Understanding when the Fugitive Slave Act happened matters because it shows how law can be used as a weapon against human rights. It shows that "compromise" isn't always a good thing. Sometimes, compromise just delays the inevitable and makes the eventual explosion much worse.

If you’re researching this for a project or just because you’re a history nerd, here are the best ways to get deeper into the primary sources:

Check the National Archives
The actual documents signed by Millard Fillmore are digitized. Seeing the physical ink makes the history feel much more visceral. You can see the signatures of the men who traded human lives for political "stability."

Read the personal narratives
Forget the textbooks for a second. Read The Underground Railroad by William Still. He was a clerk in Philadelphia who interviewed hundreds of people passing through. He recorded their stories while the 1850 law was in full effect. His records show the sheer terror the law created.

Visit the sites of resistance
If you're ever in Boston, go to the site of the Anthony Burns trial. If you're in Ohio, look at the monuments in Oberlin. History isn't just dates; it's places where people decided that the law was wrong and they were going to break it to do what was right.

The 1850 Fugitive Slave Act was a desperate attempt to save a dying system. It lasted only 14 years on the books, but those 14 years changed the trajectory of the United States forever. It proved that you can't legislate away a moral crisis. You can only delay the reckoning.

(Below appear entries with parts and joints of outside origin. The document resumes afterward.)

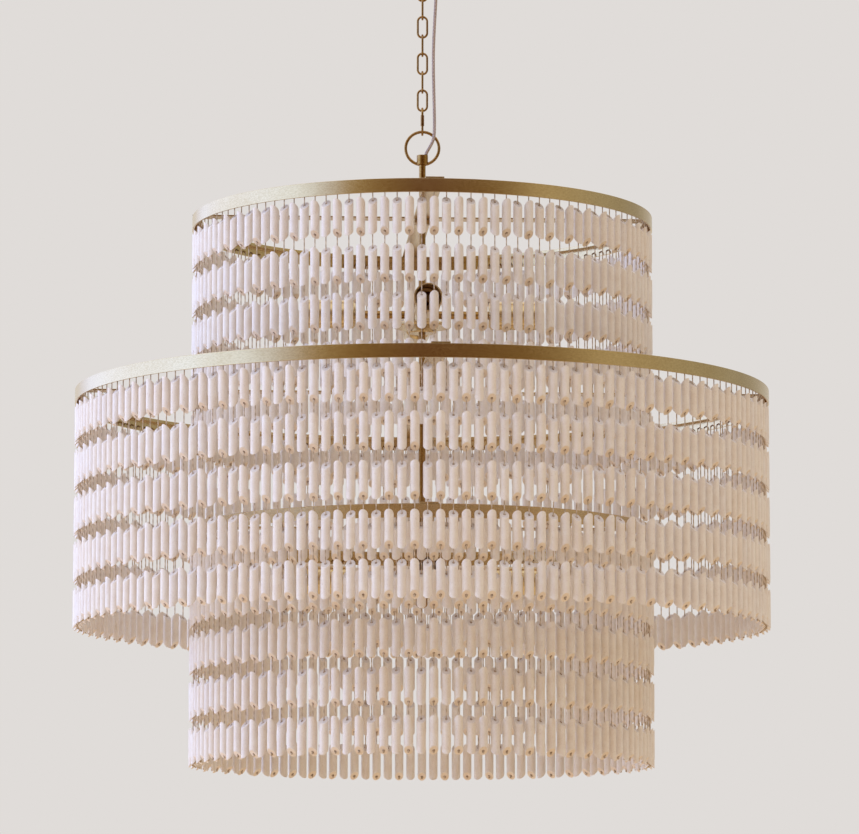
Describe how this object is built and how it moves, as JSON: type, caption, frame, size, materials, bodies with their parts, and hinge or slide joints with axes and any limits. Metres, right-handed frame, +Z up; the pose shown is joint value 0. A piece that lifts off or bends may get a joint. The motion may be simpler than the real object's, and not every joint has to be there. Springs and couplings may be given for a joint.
{
  "type": "beaded chandelier",
  "caption": "Chandelier of bead curtains hung from three flat metal rings on one stem, with lamp sockets inside, on a chain under a ceiling canopy.",
  "frame": {"origin": "middle of the ceiling plate's flat top face, against the ceiling", "axes": "+Z up along the stem, +X to the right and -Y towards a viewer who sees the pictured side"},
  "size_m": [1.0668, 1.0668, 1.2892],
  "materials": {
    "brass": "satin",
    "beads": "satin",
    "cord": "matte",
    "bush": "matte"
  },
  "bodies": {
    "ceiling_fitting": {"ceiling_plate": "brass", "canopy": "brass", "canopy_collar": "brass", "canopy_loop": "brass", "canopy_bush": "bush", "supply_cord_1": "cord"},
    "link_1": {"chain_link_1": "brass"},
    "link_2": {"chain_link_2": "brass", "supply_cord_2": "cord"},
    "link_3": {"chain_link_3": "brass"},
    "link_4": {"chain_link_4": "brass", "supply_cord_3": "cord"},
    "link_5": {"chain_link_5": "brass"},
    "link_6": {"chain_link_6": "brass", "supply_cord_4": "cord"},
    "link_7": {"chain_link_7": "brass"},
    "quick": {"quick_link": "brass", "supply_cord_5": "cord"},
    "sleeve": {"quick_link_sleeve": "brass"},
    "hanger": {"hanging_ring": "brass", "supply_cord_6": "cord"},
    "light": {"stem": "brass", "stem_cap": "brass", "stem_cap_bush": "bush", "stem_finial": "brass", "upper_ring": "brass", "upper_spokes": "brass", "upper_hub_nut": "brass", "middle_ring": "brass", "middle_spokes": "brass", "middle_hub_nut": "brass", "lower_ring": "brass", "lower_spokes": "brass", "lower_hub_nut": "brass", "upper_bead_row_1": "beads", "upper_bead_row_2": "beads", "upper_bead_row_3": "beads", "upper_bead_row_4": "beads", "upper_bead_row_5": "beads", "middle_bead_row_1": "beads", "middle_bead_row_2": "beads", "middle_bead_row_3": "beads", "middle_bead_row_4": "beads", "middle_bead_row_5": "beads", "lower_bead_row_1": "beads", "lower_bead_row_2": "beads", "lower_bead_row_3": "beads", "lower_bead_row_4": "beads", "lower_bead_row_5": "beads", "upper_lamp_hub": "brass", "upper_socket_1": "brass", "upper_socket_2": "brass", "upper_socket_3": "brass", "upper_socket_4": "brass", "lower_lamp_hub": "brass", "lower_socket_1": "brass", "lower_socket_2": "brass", "lower_socket_3": "brass", "lower_socket_4": "brass"}
  },
  "joints": [
    {"name": "link_1_swing", "type": "hinge", "parent": "ceiling_fitting", "child": "link_1", "pos_m": [0, 0, -0.0661], "axis": [0, 1, 0], "range_deg": [-5, 5]},
    {"name": "link_2_swing", "type": "hinge", "parent": "link_1", "child": "link_2", "pos_m": [0, 0, -0.0944], "axis": [1, 0, 0], "range_deg": [-5, 5]},
    {"name": "link_3_swing", "type": "hinge", "parent": "link_2", "child": "link_3", "pos_m": [0, 0, -0.1235], "axis": [0, 1, 0], "range_deg": [-5, 5]},
    {"name": "link_4_swing", "type": "hinge", "parent": "link_3", "child": "link_4", "pos_m": [0, 0, -0.1526], "axis": [1, 0, 0], "range_deg": [-5, 5]},
    {"name": "link_5_swing", "type": "hinge", "parent": "link_4", "child": "link_5", "pos_m": [0, 0, -0.1817], "axis": [0, 1, 0], "range_deg": [-5, 5]},
    {"name": "link_6_swing", "type": "hinge", "parent": "link_5", "child": "link_6", "pos_m": [0, 0, -0.2108], "axis": [1, 0, 0], "range_deg": [-5, 5]},
    {"name": "link_7_swing", "type": "hinge", "parent": "link_6", "child": "link_7", "pos_m": [0, 0, -0.2399], "axis": [0, 1, 0], "range_deg": [-5, 5]},
    {"name": "quick_link_swing", "type": "hinge", "parent": "link_7", "child": "quick", "pos_m": [0, 0, -0.269], "axis": [1, 0, 0], "range_deg": [-5, 5]},
    {"name": "sleeve_turn", "type": "hinge", "parent": "quick", "child": "sleeve", "pos_m": [0, -0.0082, -0.2859], "axis": [0, 0, 1], "range_deg": [-180, 180]},
    {"name": "hanging_ring_swing", "type": "hinge", "parent": "quick", "child": "hanger", "pos_m": [0, 0, -0.3066], "axis": [0, 1, 0], "range_deg": [-5, 5]},
    {"name": "stem_swing", "type": "hinge", "parent": "hanger", "child": "light", "pos_m": [0, 0, -0.354], "axis": [1, 0, 0], "range_deg": [-5, 5]}
  ]
}
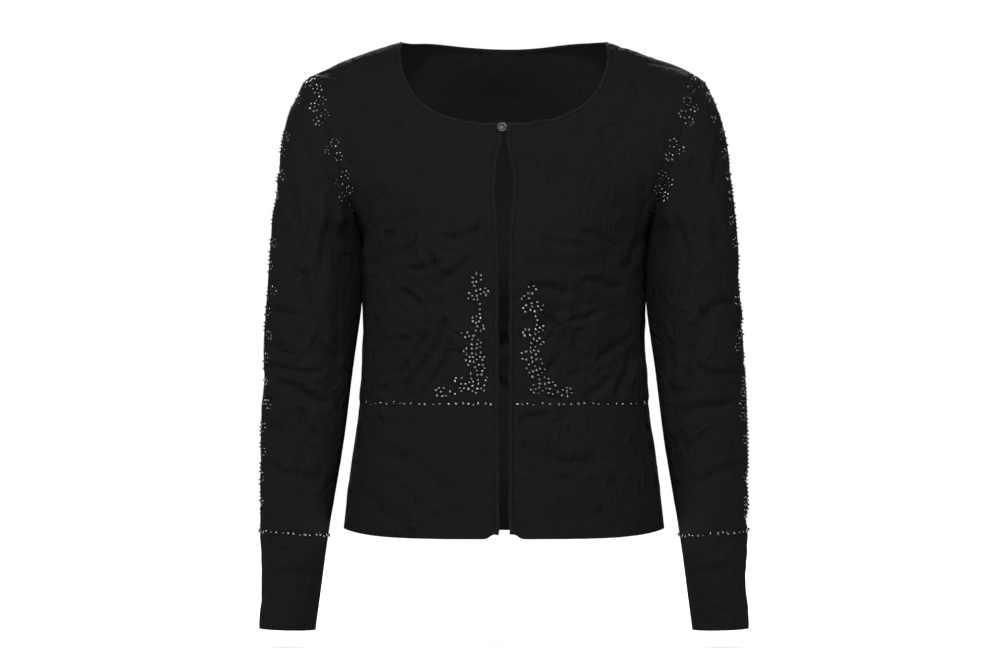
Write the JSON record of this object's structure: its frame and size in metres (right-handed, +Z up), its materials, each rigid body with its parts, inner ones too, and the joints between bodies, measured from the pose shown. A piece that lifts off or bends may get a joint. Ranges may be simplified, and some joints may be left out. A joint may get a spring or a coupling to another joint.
{
  "type": "cardigan",
  "caption": "Cropped round-neck cardigan in fine black jersey, long sleeves, bead-trimmed vines, waist and cuff seams, open front closed by one button at the neck.",
  "frame": {"origin": "midway between the shoulders, at the height of the neck ends of the shoulder line, where the wearer's shoulders hold the cardigan up", "axes": "+X toward the wearer's left, the right of the picture. +Y from the front toward the back. +Z up, from the hem to the shoulders."},
  "size_m": [0.5204, 0.2456, 0.6268],
  "materials": {
    "jersey": "matte fine black jersey",
    "trim": "matte folded jersey edge",
    "jet": "polished black with a bright rim"
  },
  "bodies": {
    "root": {"front_left": "jersey", "front_right": "jersey", "front_band_left": "jersey", "front_band_right": "jersey", "back": "jersey", "back_band": "jersey", "sleeve_left": "jersey", "sleeve_right": "jersey", "cuff_left": "jersey", "cuff_right": "jersey", "edge_band_left": "trim", "edge_band_right": "trim", "neck_binding": "trim", "button": "jet", "button_loop": "trim"}
  },
  "joints": []
}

Actionable Insights for Students and Researchers:

  1. Analyze the 1793 vs. 1850 versions: Don't just lump them together. The 1850 law added federal marshals and penalized bystanders. That's a huge legal distinction.
  2. Look at the Prigg v. Pennsylvania (1842) ruling: This Supreme Court case is the "missing link" between the two laws. It's where the court said states didn't have to help enforce the 1793 law, which is exactly why the South demanded the stricter 1850 version.
  3. Track the "Personal Liberty Laws": Search state archives in Vermont, Massachusetts, and Wisconsin to see how local governments fought back against federal law. It's a fascinating look at state-level resistance.